Orang Sakai adalah salah satu dari beberapa masyarakat adat yang berada di wilayah operasi APP (Asia Pulp and Paper) di Riau. Laporan ini mengkaji situasi salah satu masyarakat-masyarakat ini dan merupakan hasil dari undangan juru bicara Orang Sakai untuk mengunjungi wilayah mereka, guna memverifikasi status mereka sebagai masyarakat adat dan menjelaskan bagaimana mereka dapat memperkuat klaim lahan mereka, dalam konteks komitmen APP baru-baru ini untuk berasosiasi kembali dengan FSC. Tinjauan ini menemukan bahwa kebijakan-kebijakan APP secara umum sejalan dengan standar-standar FSC, namun tidak jelas atau ambigu mengenai bagaimana kebijakan-kebijakan tersebut akan menghormati hak-hak adat atas tanah dan hutan yang telah diabaikan oleh Pemerintah.

Orang Sakai adalah masyarakat hutan yang tersebar luas di ekosistem hutan yang luas di wilayah yang sekarang disebut Provinsi Riau, di mana mereka melakukan perladangan berpindah, mencari makan, menangkap ikan, dan memperdagangkan hasil hutan. Mereka telah menghuni wilayah tersebut sejak masa sebelum penjajahan dan memiliki hubungan erat dengan wilayah-wilayah spesifik dan tertentu yang diawasi oleh para pemimpin adat (disebut Bathin) yang masih diakui dan dihormati oleh masyarakatnya.

Mereka mempertahankan sistem kepercayaan tradisional mereka hingga tahun 1970-an dan hingga saat ini masih memelihara sebagian besar hukum adat mereka. Serangkaian intervensi di tanah mereka telah membawa perubahan sosial yang cepat termasuk akibat ekstraksi minyak bumi secara ekstensif sejak tahun 1920-an dan kemudian penebangan kayu, pemukiman kembali secara paksa, pemukiman transmigran, perkebunan kelapa sawit dan pemukiman spontan oleh para pendatang.
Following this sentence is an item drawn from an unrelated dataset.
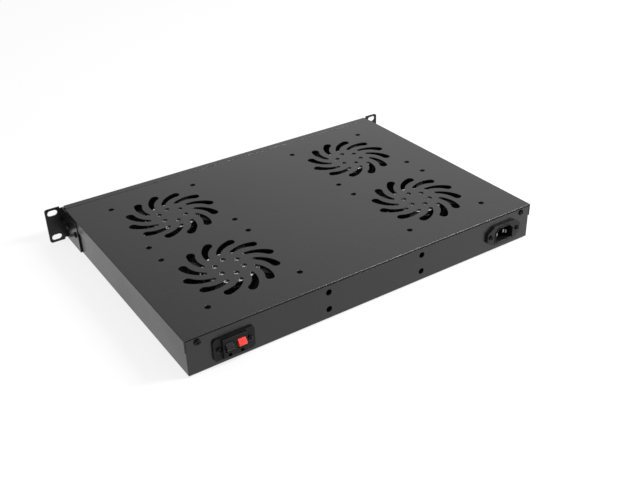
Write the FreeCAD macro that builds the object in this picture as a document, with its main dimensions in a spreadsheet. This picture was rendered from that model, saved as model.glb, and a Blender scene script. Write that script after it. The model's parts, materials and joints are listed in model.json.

Sejak tahun 1990an, perkebunan kayu pulp APP telah merampas sebagian besar dari sisa hutan dan lahan mereka. Karena Pemerintah menggolongkan kawasan ini sebagai Kawasan Hutan Negara dan pada saat itu tidak mengakui hak-hak Orang Sakai, perkebunan-perkebunan APP tersebut didirikan tanpa persetujuan Orang Sakai, sehingga berdampak serius terhadap penghidupan mereka dan menyebabkan beberapa desa yang berada di dalam perkebunan meninggalkan kawasan tempat tinggal mereka. Sengketa pertanahan tidak dapat dihindari dan dalam beberapa kasus diredam oleh aparat keamanan negara.

Sejak jatuhnya rezim Soeharto, kebijakan Pemerintah mulai berubah. Pemerintah provinsi telah mengakui sebagian Orang Sakai sebagai desa adat, wilayahnya telah dipetakan dan sebagian dari wilayah-wilayah tersebut resmi ditetapkan sebagai hutan adat. Namun, belum ada tindakan yang diambil oleh Pemerintah untuk mengakui seluruh Orang Sakai sebagai desa adat dan wilayah mereka belum dilindungi.